What's the future for divorce litigation funding after Young? Would you lend?

What's the future for divorce litigation funding after Young? Would you lend?

Commercial litigation funding is still relatively new for divorce and family law. One or two of the first widely advertised schemes seemed to become popular rather quickly. They were seen as good for cashflow. However, certain funders looked to the lawyers to pay back the debt if the client defaulted. A few practitioners got their fingers burned as a result.

A new wave of lenders came along with slick, reassuring profiles. This time, thankfully, the lawyer was not the underwriter of the debt, simply a recipient of well-marketed munificence. The model was simple. The lender obtained the money at x% and loaned it at a rather higher interest rate.

The wife's funding in Young

Earlier this month divorce litigation funders must have stopped in their tracks when the judgment in Young v Young [2013] EWHC 3637 (Fam) was handed down. Moor J stated that a number of different lenders had paid for her previous advisers. (Her trial lawyers were representing her on the basis that they would only get paid if she received a significant lump sum from the husband.)

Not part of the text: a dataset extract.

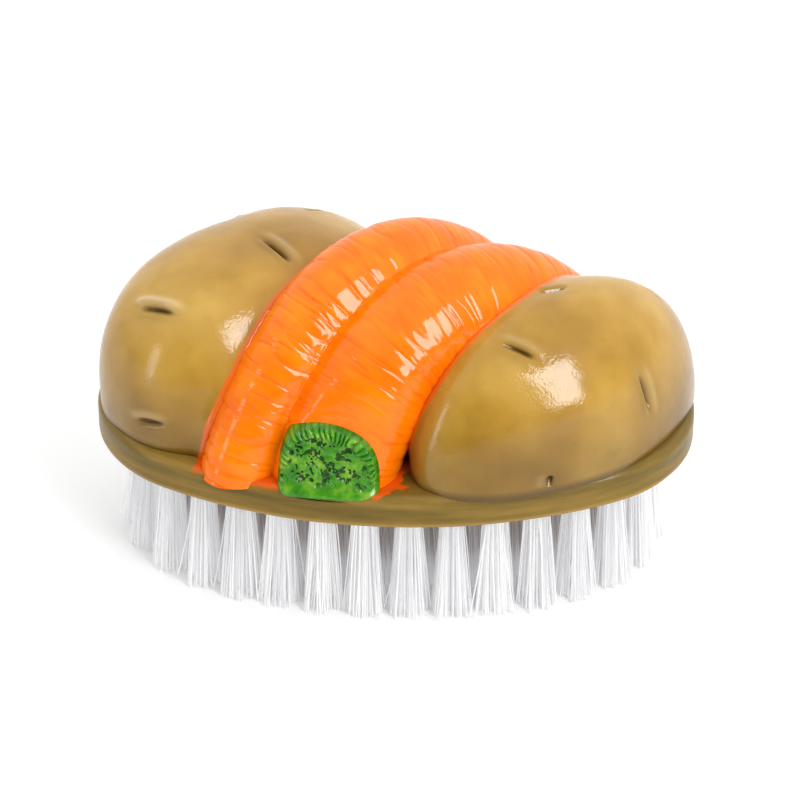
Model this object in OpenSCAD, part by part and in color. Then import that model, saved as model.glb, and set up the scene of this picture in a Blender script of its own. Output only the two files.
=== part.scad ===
// Vegetable brush: a palm-held scrubbing brush whose cast resin handle shows two
// potatoes and two carrots on an oval plate, with a tufted bristle block glued
// into the underside. Millimetres, +Z up, standing on the bristle tips at z = 0.

/* [Plate] */
// Length of the oval plate, left to right
plate_length = 120; // [114:1:128]
// Width of the oval plate, front to back
plate_width = 75; // [71:1:81]
// Radius of the plate's two end arcs
plate_end_radius = 30; // [28:0.5:32]
// Height of the plate's rim wall
plate_thickness = 7; // [6.6:0.2:9]
// Rounding of the plate's upper edge
plate_top_round = 1.6; // [0.6:0.2:2]
// Rounding of the plate's lower edge
plate_bottom_round = 0.8; // [0.4:0.2:1.2]
// Rim wall left around the pocket for the bristle block
pocket_wall = 4; // [3:0.5:5]
// How far the rim stands below the face of the bristle block
rim_lip = 0.4; // [0.2:0.1:0.8]

/* [Bristle block] */
// Thickness of the drilled block above its tufted skin
block_thickness = 3.2; // [3:0.1:3.4]
// Thickness of the block's tufted skin that carries the strands
skin_thickness = 1; // [0.8:0.1:1.2]
// Thickness of the adhesive between the block and the pocket's ceiling
glue_thickness = 0.4; // [0.2:0.1:0.5]
// Clearance around the block in its pocket
block_clearance = 0.2; // [0.1:0.05:0.4]

/* [Tufts] */
// Free length of the bristles below the block's face
bristle_length = 25.4; // [20:0.2:30]
// Diameter of the drilled tuft holes
tuft_diameter = 5; // [4.4:0.1:5.4]
// Clearance of a tuft's folded root in its hole
root_clearance = 0.05; // [0.02:0.01:0.1]
// Depth of the drilled tuft holes
hole_depth = 2.6; // [2.4:0.1:2.8]
// Distance from the block's edge to the centres of the outer tufts
edge_margin = 5.3; // [4.8:0.1:5.8]
// Distance from one ring of tufts to the next
ring_spacing = 9.3; // [9:0.1:9.4]
// Fullness of the rings' ovals, 2 is a plain ellipse
ring_fullness = 2.1; // [2:0.05:2.15]
// Gap between neighbouring slices of the block's skin
slice_gap = 0.2; // [0.2:0.05:0.4]
// Tufts in the outer ring
outer_ring_tufts = 30; // [26:2:30]
// Tufts in the second ring
second_ring_tufts = 23; // [20:1:24]
// Tufts in the third ring
third_ring_tufts = 16; // [14:1:17]
// Tufts in the middle row
middle_row_tufts = 6; // [4:1:6]
// How far a tuft's strands stand from its axis at their tips
tip_spread = 2.9; // [2.4:0.1:3]
// How far the outer tufts lean outwards at their tips
tip_lean = 1.2; // [0:0.1:1.6]
// Size of a strand's cut tip, from its middle to a corner
tip_radius = 0.55; // [0.4:0.05:0.6]

/* [Tuft anchors] */
// Thickness of the flat anchor wire
anchor_thickness = 0.4; // [0.3:0.05:0.5]
// Height of the flat anchor wire
anchor_height = 1.2; // [1:0.1:1.4]
// How far an anchor's ends bite into the block beyond its hole
anchor_bite = 0.8; // [0.5:0.1:0.9]

/* [Left potato] */
// Position of its middle, left to right
left_potato_x = -27.1; // [-30:0.5:-26]
// Position of its middle, front to back
left_potato_y = 5.3; // [3:0.5:7]
// Height of its middle above the plate
left_potato_lift = 3.9; // [2:0.2:6]
// Half of its length
left_potato_half_length = 34.5; // [32:0.5:36]
// Half of its width
left_potato_half_width = 23.9; // [22:0.5:26]
// Half of its height
left_potato_half_height = 29.1; // [27:0.5:31]
// Direction of its length, from the left-right axis
left_potato_turn = 39.5; // [34:1:44]

/* [Right potato] */
// Position of its middle, left to right
right_potato_x = 32.3; // [30:0.5:34]
// Position of its middle, front to back
right_potato_y = -10.2; // [-12:0.5:-8]
// Height of its middle above the plate
right_potato_lift = -0.3; // [-2:0.2:2]
// Half of its length
right_potato_half_length = 34.6; // [32:0.5:36]
// Half of its width
right_potato_half_width = 20; // [18.5:0.5:22]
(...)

Moor J spelled out the extent of the wife’s borrowing. He said, ‘I accept entirely that a litigant who has no assets and cannot obtain legal aid is in a very difficult position in funding very complex litigation. In one sense, the Wife did amazingly well to be able to obtain as much litigation funding as she did, given that she had no security to offer.’

Moor J referred to the amounts spent as ‘truly eye watering’. The wife had three separate arrangements, he said: ‘The first was with an organisation called Harbour who provided her with funding of £400,000. The arrangement was terminated on 4th December 2009. She then obtained funding from Bracewell Law who provided £1,000,000 before terminating the arrangement in July 2012. Finally, she reached an agreement with ASCL and others. Pursuant to this arrangement, the sum of £2,733,712 was advanced, which included a loan of £626,000 from Ideas Workshop.’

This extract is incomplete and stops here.